Vol. 2, No. 5 - December 20, 2002


American Studies Faculty Publish New Books

Two members of the American studies faculty have published new books on different aspects of American history and culture.

Daniel Nathan, assistant professor of American studies, is the author of Saying It’s So – A Cultural History of the Black Sox Scandal (2002, University of Illinois Press), and Gregory Pfitzer, professor and chair of the department, has written Picturing the Past – Illustrated Histories and the American Imagination, 1840-1900 (2002, Smithsonian Institution Press).

Nathan’s topic – the story of “Shoeless” Joe Jackson and his teammates purportedly conspiring with gamblers to throw the 1919 World Series — is less about the scandal itself and more concerned with how the story has been represented and remembered by journalists, historians, novelists, filmmakers, and baseball fans.

Addressing the relationship between cultural narratives and social reality, Nathan considers the media’s coverage of the scandal – from front-page attention to scathing commentaries and cartoons – when the story broke in 1920 and in the years that followed. To shed light on the ways cultural and historical meaning are produced, Nathan reflects on a number of well-known baseball references: Bernard Malamud’s novel The Natural, Ken Burns’s TV documentary Baseball, the baseball field in Dyersville, Iowa, built for the film Field of Dreams. He also considers the country’s reaction to the 1994-95 Major League Baseball strike.

The book is a volume in the Sport and Society series.

Greg Pfitzer takes a detailed look into the visual culture of the past by examining the often maligned illustrated history books produced in the 19th century.
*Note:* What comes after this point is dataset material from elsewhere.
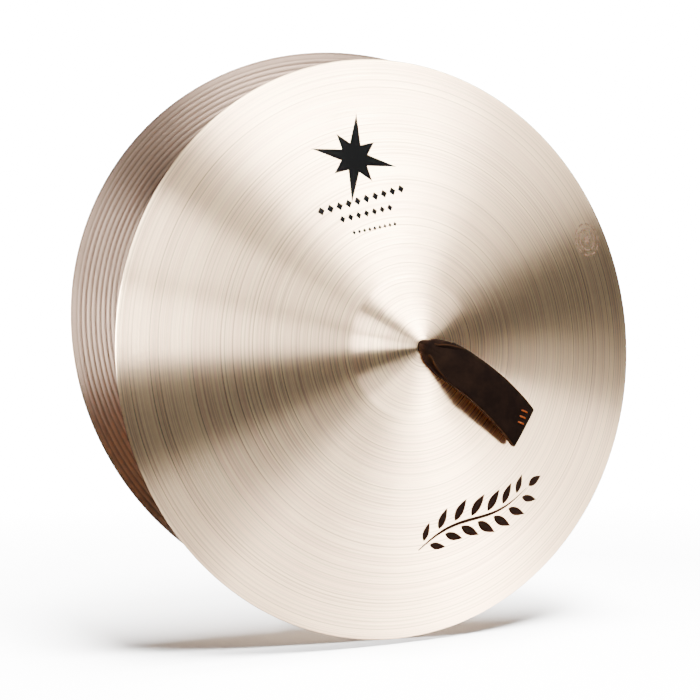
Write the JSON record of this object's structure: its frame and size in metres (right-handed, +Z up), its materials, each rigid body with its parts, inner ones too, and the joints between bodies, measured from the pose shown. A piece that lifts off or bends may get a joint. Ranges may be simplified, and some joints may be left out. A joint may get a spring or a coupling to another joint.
{
  "type": "hand cymbals",
  "caption": "Pair of large bronze hand cymbals with leather straps, held mouth to mouth and slightly open, with plates that part and meet, turning straps and swinging strap loops.",
  "frame": {"origin": "centre of the hole in the front cymbal's bell, level with the outside of the bell, where its strap comes out", "axes": "-Y out of the front bell along the front cymbal's axis, +Z up as the pair is held, +X to the right seen from in front of the front bell"},
  "size_m": [0.5169, 0.1812, 0.5338],
  "materials": {
    "bronze": "lathed cast bronze, fine concentric grooves, clear traditional finish",
    "leather": "dark brown strap leather, smooth side out, raw edges"
  },
  "bodies": {
    "front_plate": {"front_plate": "bronze"},
    "front_neck": {"front_strap_neck": "leather", "front_strap_knot": "leather"},
    "front_loop": {"front_strap_loop": "leather"},
    "rear_plate": {"rear_plate": "bronze"},
    "rear_neck": {"rear_strap_neck": "leather", "rear_strap_knot": "leather"},
    "rear_loop": {"rear_strap_loop": "leather"}
  },
  "joints": [
    {"name": "plates_part", "type": "slide", "parent": "front_plate", "child": "rear_plate", "axis": [0, 1, 0], "range_m": [-0.0065, 0.35]},
    {"name": "front_strap_swivel", "type": "hinge", "parent": "front_plate", "child": "front_neck", "pos_m": [0, 0, 0], "axis": [0, -1, 0], "continuous": true},
    {"name": "front_strap_swing", "type": "hinge", "parent": "front_neck", "child": "front_loop", "pos_m": [0, -0.003, 0], "axis": [-0.5446, 0, -0.8387], "range_deg": [0, 110]},
    {"name": "rear_strap_swivel", "type": "hinge", "parent": "rear_plate", "child": "rear_neck", "pos_m": [-0.00424, 0.15134, 0.02181], "axis": [0.1844, 0.9755, -0.1197], "continuous": true},
    {"name": "rear_strap_swing", "type": "hinge", "parent": "rear_neck", "child": "rear_loop", "pos_m": [-0.00369, 0.15426, 0.02145], "axis": [0.9826, -0.1857, 0], "range_deg": [-14, 95]}
  ]
}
Around 1840, changes in publishing techniques allowed visual images to be reproduced inexpensively for the first time. This enabled established artists, who often had no training in history, to present their own patriotic interpretations of historical events. Authors began to write their texts with these images in mind – leading to the development of a dramatic, often melodramatic, pictorial genre that had an enormous effect on the kind and the intensity of history available to Americans.

Pfitzer finds that these books were directed at not only semiliterate immigrants but also middle-class Americans seeking to reaffirm their patriotism. Many books contained sentimental – even comic – misrepresentations of history, but some authors and artists showed sparks of genius in the way they condensed the past and made it comprehensible.

By the 1890s a new breed of professional historian was expressing deep concern about the “deverbalization” of culture brought on by illustrated histories. Suspicions about the reliability of visual evidence – including photographs – called into question the relevancy of visual literacy. At the turn of the century, the heyday of the illustrated history book was over.